- STATED EXERCISE: Reproduce the section of the listing that begins at the line containing "bpy.context.scene.collection.objects.link(empty)" and finishes at the line containing "before = set(bpy.data.objects)". Include both end lines and nothing beyond them.

- SOURCE MATERIAL:
========================================================================

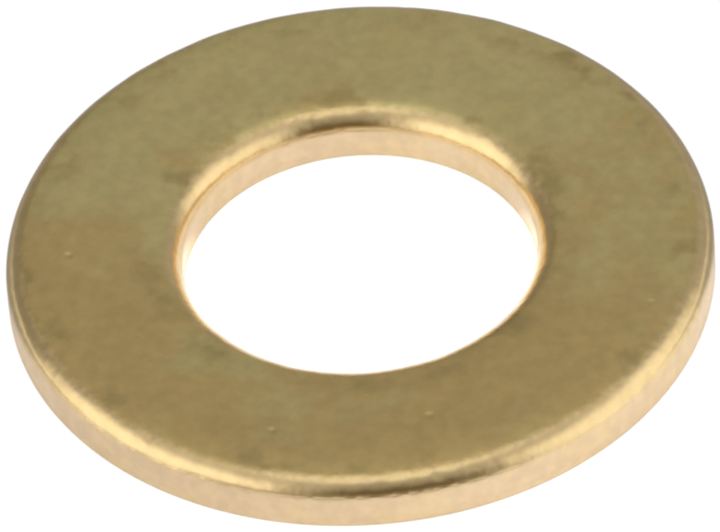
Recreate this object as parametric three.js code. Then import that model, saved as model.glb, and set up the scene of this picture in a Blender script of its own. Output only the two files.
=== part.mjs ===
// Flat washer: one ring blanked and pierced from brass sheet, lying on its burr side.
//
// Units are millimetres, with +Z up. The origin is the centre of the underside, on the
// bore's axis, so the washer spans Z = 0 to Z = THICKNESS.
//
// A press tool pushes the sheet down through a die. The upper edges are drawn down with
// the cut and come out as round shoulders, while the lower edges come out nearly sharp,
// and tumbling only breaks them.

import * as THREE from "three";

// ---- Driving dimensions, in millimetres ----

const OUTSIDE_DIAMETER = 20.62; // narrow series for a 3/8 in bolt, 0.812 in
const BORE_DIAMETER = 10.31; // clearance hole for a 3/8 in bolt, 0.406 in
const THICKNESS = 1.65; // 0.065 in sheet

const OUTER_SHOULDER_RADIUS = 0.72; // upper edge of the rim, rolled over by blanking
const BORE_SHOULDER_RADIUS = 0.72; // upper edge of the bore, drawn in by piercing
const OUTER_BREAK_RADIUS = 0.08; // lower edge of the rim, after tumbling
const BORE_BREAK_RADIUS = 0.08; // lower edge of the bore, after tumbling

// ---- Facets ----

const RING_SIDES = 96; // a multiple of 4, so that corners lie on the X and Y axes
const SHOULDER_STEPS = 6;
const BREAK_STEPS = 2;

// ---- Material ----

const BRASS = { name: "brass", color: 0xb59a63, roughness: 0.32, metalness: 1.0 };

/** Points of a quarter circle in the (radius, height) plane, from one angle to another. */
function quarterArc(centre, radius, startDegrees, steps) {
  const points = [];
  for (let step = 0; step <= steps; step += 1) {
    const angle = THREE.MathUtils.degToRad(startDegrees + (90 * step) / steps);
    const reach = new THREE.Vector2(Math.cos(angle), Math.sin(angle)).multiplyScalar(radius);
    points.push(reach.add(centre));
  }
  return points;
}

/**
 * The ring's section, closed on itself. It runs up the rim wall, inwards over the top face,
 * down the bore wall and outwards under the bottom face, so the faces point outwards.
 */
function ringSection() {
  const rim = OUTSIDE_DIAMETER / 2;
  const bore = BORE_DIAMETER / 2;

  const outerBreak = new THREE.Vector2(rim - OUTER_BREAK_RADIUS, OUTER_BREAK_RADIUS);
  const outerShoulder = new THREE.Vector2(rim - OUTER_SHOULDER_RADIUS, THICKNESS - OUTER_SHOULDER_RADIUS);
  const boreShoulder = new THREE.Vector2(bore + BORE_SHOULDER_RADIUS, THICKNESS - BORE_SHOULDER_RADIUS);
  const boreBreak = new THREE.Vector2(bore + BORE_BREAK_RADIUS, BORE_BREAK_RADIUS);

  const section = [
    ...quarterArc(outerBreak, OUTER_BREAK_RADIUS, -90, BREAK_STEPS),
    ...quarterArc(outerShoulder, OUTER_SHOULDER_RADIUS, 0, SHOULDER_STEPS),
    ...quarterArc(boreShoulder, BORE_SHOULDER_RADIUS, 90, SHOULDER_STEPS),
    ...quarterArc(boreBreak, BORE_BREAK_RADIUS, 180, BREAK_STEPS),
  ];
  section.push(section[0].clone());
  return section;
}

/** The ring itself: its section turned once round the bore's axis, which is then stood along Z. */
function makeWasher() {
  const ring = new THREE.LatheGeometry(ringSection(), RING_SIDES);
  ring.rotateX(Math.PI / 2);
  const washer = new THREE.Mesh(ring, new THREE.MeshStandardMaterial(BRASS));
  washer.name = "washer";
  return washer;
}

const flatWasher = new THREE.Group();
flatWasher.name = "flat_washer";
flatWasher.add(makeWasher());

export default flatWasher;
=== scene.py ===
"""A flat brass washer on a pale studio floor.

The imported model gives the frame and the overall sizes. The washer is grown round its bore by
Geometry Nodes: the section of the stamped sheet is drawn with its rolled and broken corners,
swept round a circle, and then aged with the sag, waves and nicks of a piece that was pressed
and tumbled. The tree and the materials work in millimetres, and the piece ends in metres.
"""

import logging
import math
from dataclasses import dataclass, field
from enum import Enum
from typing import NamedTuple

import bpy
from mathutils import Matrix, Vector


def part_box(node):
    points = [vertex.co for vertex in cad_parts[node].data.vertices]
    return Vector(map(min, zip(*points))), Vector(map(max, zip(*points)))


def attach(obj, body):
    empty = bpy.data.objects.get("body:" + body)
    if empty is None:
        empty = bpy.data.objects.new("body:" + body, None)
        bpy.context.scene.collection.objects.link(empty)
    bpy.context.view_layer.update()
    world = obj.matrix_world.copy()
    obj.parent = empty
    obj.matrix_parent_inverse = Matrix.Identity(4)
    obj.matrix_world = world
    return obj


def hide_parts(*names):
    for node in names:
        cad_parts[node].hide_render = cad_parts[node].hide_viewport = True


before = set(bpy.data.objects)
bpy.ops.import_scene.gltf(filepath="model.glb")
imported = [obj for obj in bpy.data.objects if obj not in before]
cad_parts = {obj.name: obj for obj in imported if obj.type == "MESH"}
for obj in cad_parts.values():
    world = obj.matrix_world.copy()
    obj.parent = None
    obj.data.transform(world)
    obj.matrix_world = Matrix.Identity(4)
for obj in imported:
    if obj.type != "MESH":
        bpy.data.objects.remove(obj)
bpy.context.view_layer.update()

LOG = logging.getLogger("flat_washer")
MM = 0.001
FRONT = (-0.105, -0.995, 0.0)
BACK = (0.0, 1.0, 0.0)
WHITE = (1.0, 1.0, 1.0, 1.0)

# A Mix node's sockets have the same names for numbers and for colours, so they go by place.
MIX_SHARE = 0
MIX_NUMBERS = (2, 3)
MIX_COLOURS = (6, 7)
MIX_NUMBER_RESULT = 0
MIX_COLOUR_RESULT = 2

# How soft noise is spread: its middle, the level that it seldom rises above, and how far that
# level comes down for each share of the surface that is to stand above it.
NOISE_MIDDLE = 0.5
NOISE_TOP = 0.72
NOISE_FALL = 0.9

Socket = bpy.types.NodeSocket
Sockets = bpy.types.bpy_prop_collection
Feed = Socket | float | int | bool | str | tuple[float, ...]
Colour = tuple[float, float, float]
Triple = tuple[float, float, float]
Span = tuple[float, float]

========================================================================

- SOLUTION:
        bpy.context.scene.collection.objects.link(empty)
    bpy.context.view_layer.update()
    world = obj.matrix_world.copy()
    obj.parent = empty
    obj.matrix_parent_inverse = Matrix.Identity(4)
    obj.matrix_world = world
    return obj


def hide_parts(*names):
    for node in names:
        cad_parts[node].hide_render = cad_parts[node].hide_viewport = True


before = set(bpy.data.objects)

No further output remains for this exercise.